Melatonin and Fertility
What is melatonin, and how does melatonin affect fertility?
Melatonin is a hormone secreted by the brain in response to darkness, which aids in the synchronization of circadian rhythms and the initiation of sleep. The presence of light during nighttime hours can inhibit the production of melatonin.
Sleep is an essential component of human health, and its disruption can lead to or worsen certain medical conditions. The hormone melatonin has a main role in the regulation of sleep and circadian rhythms. Studies have suggested that an imbalance of melatonin levels may be the cause of sleep and circadian disorders. PMID: 34684482
If our sleep is optimized, our brain is able to produce a sufficient amount of melatonin that can facilitate a good night's sleep. We have to have good sleep to create the rhythms for more good sleep! However, certain disruptors can interfere with our sleep and impede the production of melatonin.
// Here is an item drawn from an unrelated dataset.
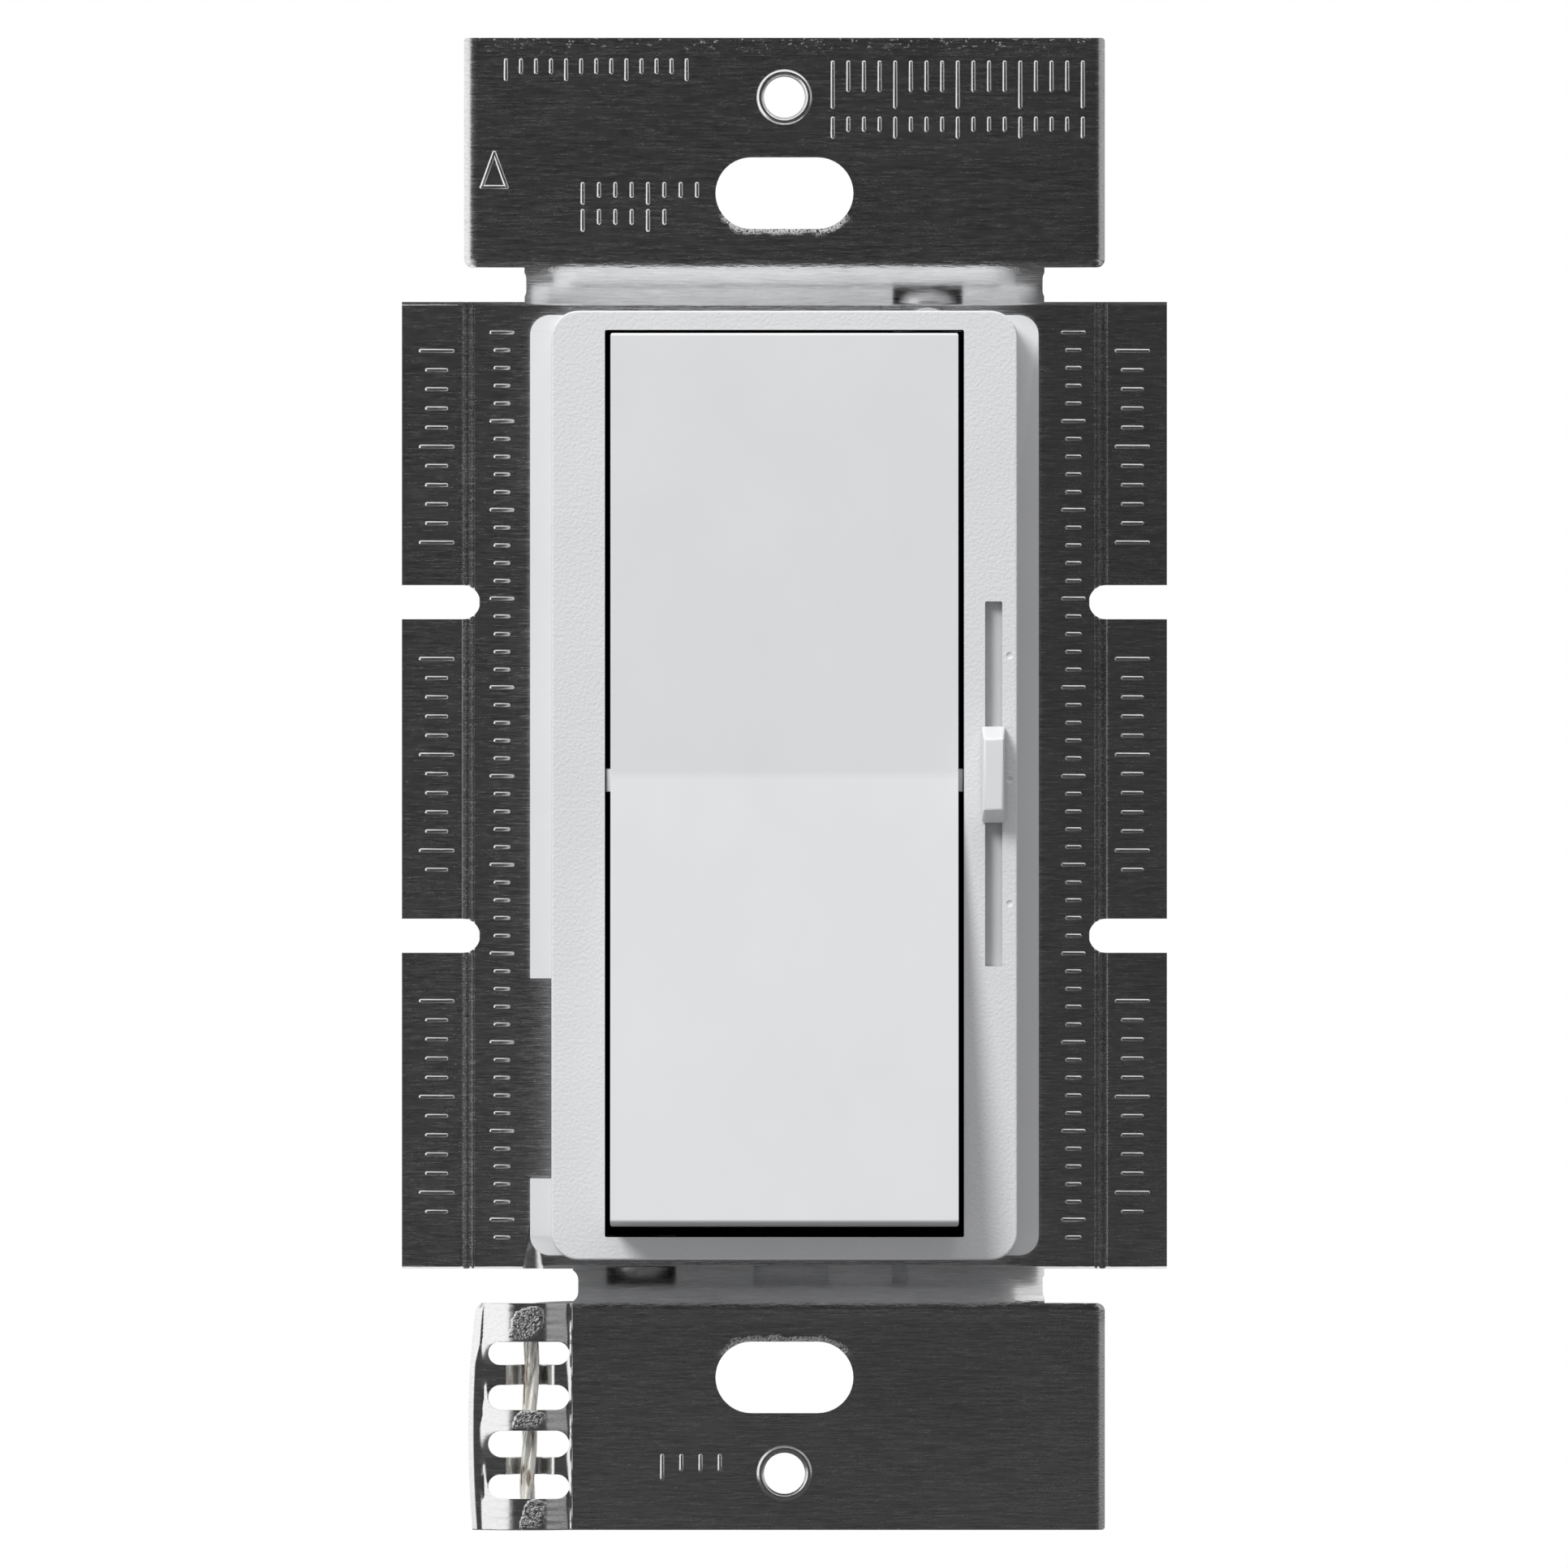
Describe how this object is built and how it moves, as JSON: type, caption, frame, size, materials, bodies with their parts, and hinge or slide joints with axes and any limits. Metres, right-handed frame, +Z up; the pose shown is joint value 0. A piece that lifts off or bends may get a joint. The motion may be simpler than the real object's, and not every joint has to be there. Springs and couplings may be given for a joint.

A study was conducted on individuals to assess the effects of exposure to room light or dim light during the 8 hours leading up to bedtime. The results of this study suggest that prolonged exposure to electrical lighting in the evening can suppress melatonin levels and shorten the body's perception of night. This disruption of melatonin signaling can have potential consequences for sleep, thermoregulation, blood pressure, and glucose regulation. PMID: 21193540
Follow these tips to keep your melatonin levels healthy and happy!
- Avoid screen time at least 1-2 hours before bedtime.
- At dusk, use blue light filter glasses when looking at a screen, such as using a cellphone, computer, or TV.
- Certain supplements can help but only after consulting with your doctor to know which one is right for you.
How does melatonin affect fertility? PMID: 25330986
Over the past several years, the detrimental consequences of oxidative stress on fertility have been extensively documented. Research findings demonstrate its deleterious effect on both the number and quality of oocytes and embryos retrieved in in-vitro fertilization (IVF). Melatonin, a hormone secreted by the pineal gland responsible for regulating circadian rhythms, has been shown to possess potent antioxidant properties. Studies have explored its potential contribution to gamete biology. Moreover, clinical studies have suggested that melatonin supplementation in conjunction with IVF could potentially facilitate higher pregnancy rates.
Melatonin is an effective mitigator of mitochondrial DNA damage, likely as a result of an increase in electron transport efficiency within mitochondria, thus preventing the formation of ROS (reactive oxygen species). In some situations, melatonin may be even more effective at performing this function than specific mitochondrial antioxidants, and this particular characteristic may have relevance to its use in the treatment of infertility and the improvement of oocyte quality and maturity. A recent review demonstrated that melatonin administered orally has the potential to reduce intrafollicular oxidative damage and increase fertilization rates.
The effects of melatonin on sperm quality have been explored, with melatonin receptors being identified in spermatozoa. In accordance with Ortiz et al., the addition of melatonin to semen samples can increase the percentage of progressively motile spermatozoa, as well as the overall motility. Moreover, melatonin has been attributed to inhibiting apoptosis in spermatozoa, thus prolonging sperm survival. All these effects suggest that melatonin could potentially improve sperm quality and boost the chances of successful fertilization. But as a supplement also lowers testosterone, so it is not the route to go for men needing to improve testosterone.
Effects of melatonin on embryo culture media. The impact of melatonin supplementation of embryo culture media in porcine, murine, and bovine systems has been extensively studied, with the overall results demonstrating a beneficial effect on fertility and implantation success. Lower concentrations of melatonin in the in-vitro culture media were found to be more beneficial, as opposed to higher concentrations which had potentially harmful effects. These results suggest that in-vitro supplementation of culture media with melatonin has a notable impact on embryo development and quality.
The effects of melatonin on luteal function have been studied in the context of in-vitro fertilization (IVF). An imbalance of reactive oxygen species (ROS) has been identified as a potential cause of luteal phase defect, and studies have revealed that melatonin supplementation can significantly increase progesterone levels. These findings suggest a potential role for melatonin in the maintenance of a receptive endometrium and the support of early pregnancy; both of which are essential for successful conception.
Infertility treatment is linked to high concentrations of reactive oxygen species, which may impair the quality of oocytes and embryos. Melatonin has the potential to be used as an adjunctive therapy in infertility treatment, given its anti-oxidative property and safety profile.
In my clinical experience, I have observed the positive influence of melatonin on female fertility. Evidence suggests that melatonin supplementation may improve egg quality. As a result, melatonin is often used in my practice for its potential beneficial effects on fertility. But talk to us or your own doctor before starting any new supplements!